Unfortunately, inserting more U.S. forces into what promises to be a multi-sided civil war, in support of an Iraqi government that is friendly to U.S. enemies, doesn’t seem likely to win the “public policy of the year” award.

Baghdad has become subdivided into smaller and smaller sectarian enclaves with smaller and more dangerous militias guarding them. This Balkanization makes the militias more difficult to control and the likelihood of a negotiated settlement among the parties more remote.

But according to the Washington Post, Lt. Col. Fred Johnson, deputy commander of the 3rd Stryker Brigade, 2nd Infantry Division, there may be good news. Johnson said that augmented U.S. forces could end sectarian violence between Sunnis and Shi’ite militants because “when they are thinking about us, they are not killing each other.”

His soldiers, who could now be attacked by both Sunnis and Shi’a, might not be as thrilled as he seems to be about this new reality.
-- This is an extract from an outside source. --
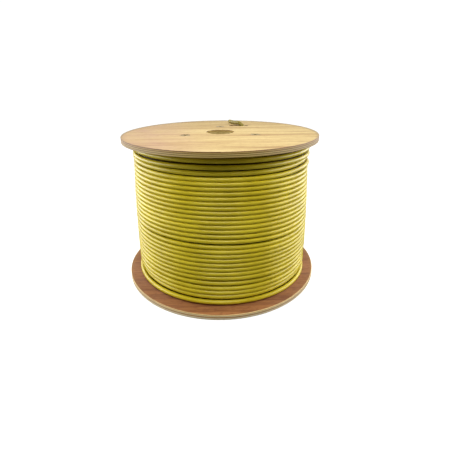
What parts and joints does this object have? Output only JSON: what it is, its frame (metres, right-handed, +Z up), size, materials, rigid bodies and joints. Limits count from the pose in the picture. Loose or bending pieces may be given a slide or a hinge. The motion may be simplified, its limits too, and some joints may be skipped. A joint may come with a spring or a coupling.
{
  "type": "cable reel",
  "caption": "Round plywood cable reel with two flanges, a bore through its axis and a lead slot, standing on its lower flange and wound full of round yellow data cable.",
  "frame": {"origin": "centre of the lower flange's outer face, which the reel stands on", "axes": "+Z up along the reel's axis, from the lower flange to the upper one; +Y towards the lead slot's side"},
  "size_m": [0.35, 0.35, 0.269],
  "materials": {
    "plywood_upper": "bare sanded plywood, honey face grain, plies showing at the rim",
    "plywood_lower": "bare plywood, redder face veneer, plies showing at the rim",
    "barrel_fibreboard": "spirally wound brown fibreboard tube",
    "zinc_steel": "zinc plated, dull",
    "zinc_steel_nut": "zinc plated, dull and slightly stained",
    "cable_jacket": "extruded yellow cable jacket, satin",
    "insulation_blue": "solid colour wire insulation",
    "insulation_orange": "solid colour wire insulation",
    "insulation_green": "solid colour wire insulation",
    "insulation_brown": "solid colour wire insulation",
    "filler_plastic": "natural plastic cross filler"
  },
  "bodies": {
    "root": {"bottom_flange": "plywood_lower", "top_flange": "plywood_upper", "barrel_tube": "barrel_fibreboard", "tie_bolt_1": "zinc_steel", "washer_1": "zinc_steel", "tee_nut_1": "zinc_steel_nut", "tie_bolt_2": "zinc_steel", "washer_2": "zinc_steel", "tee_nut_2": "zinc_steel_nut", "tie_bolt_3": "zinc_steel", "washer_3": "zinc_steel", "tee_nut_3": "zinc_steel_nut", "cable_inner_layers": "cable_jacket", "cable_outer_layer": "cable_jacket", "start_tail": "cable_jacket", "tail_pair_blue": "insulation_blue", "tail_pair_orange": "insulation_orange", "tail_pair_green": "insulation_green", "tail_pair_brown": "insulation_brown", "tail_filler": "filler_plastic"}
  },
  "joints": []
}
Another way to take the fire out of the sectarian violence, the Bush administration hopes, is to initiate FDR–style “dig the hole and fill it back in” public works projects and the revitalization of decrepit and inefficient state-owned Iraqi industries.

The administration is attempting to rescue its failing attempt to be Iraq’s military nanny with even more socialism. The Iraqi government, trying to rid itself of the draining expenses for such dinosaur industries, may not be all that happy about this effort either.

Without much support from the Iraqi government and the groups that underpin it, the new U.S. initiative to stave off defeat in the Iraq War is likely doomed to fail.


Ivan Eland is Director of the Center on Peace & Liberty at The Independent Institute and Assistant Editor of The Independent Review. Dr. Eland has been Director of Defense Policy Studies at the Cato Institute, Principal Defense Analyst at the Congressional Budget Office, Evaluator-in-Charge (national security and intelligence) for the U.S. General Accounting Office, and Investigator for the House Foreign Affairs Committee.